The idea that the Bush Administration is "heading down a road" or "driving in the wrong direction" is a basic and clear idea that must be repeated. So far, the debate on Iraq, and by extension on Iran, is caught in a vague discussion about "plans" and "policies." We are on the wrong highway, and it is time to get off. Whether we are Democrats or Republicans or somewhere in between or outside those two categories, we can all agree that the road our foreign policy is driving down will not get us where we want to go.

I want to emphasize this point: That U.S. foreign policy is on the wrong road is not a partisan issue.

The second element of this frame is the phrase "World War III," which must now be used in the media and in political debate in order to focus people's attention on what is really happening in the world. Again, this is not a partisan issue.

When discussing Iran, we must as a nation be willing to stand up and say, "We will not be led down the road to World War III."
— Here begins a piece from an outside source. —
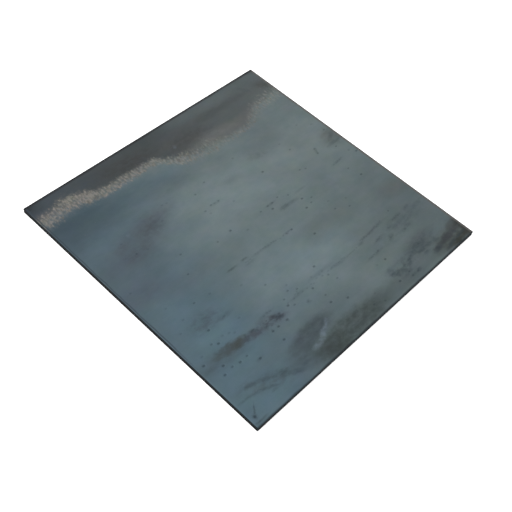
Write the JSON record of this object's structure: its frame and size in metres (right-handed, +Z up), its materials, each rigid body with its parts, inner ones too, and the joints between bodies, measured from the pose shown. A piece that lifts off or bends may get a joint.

The band of U.S. generals that have recently called for Donald Rumsfeld to resign have not been as effective as they could be because they did not frame their criticisms using the "road" metaphor and by invoking the specter of World War III.

What does this mean in actual debate language?

It means that when we are asked to consider the situation in Iran, concerned Americans should respond by saying, "Look, if U.S. foreign policy continues down this road then we are headed for World War III." Plain and simple.

The alternative is to keep talking about nuclear war as if it is something normal and casual--which appears to be the approach taken by the likes of Chris Matthews.

In our America, we should never allow nuclear strike to be discussed as if it is something other than the most horrific possible action. And since the press, the Congress and the White House have already veered off course on this debate, it is the responsibility of citizens to drive the debate back to solid moral ground.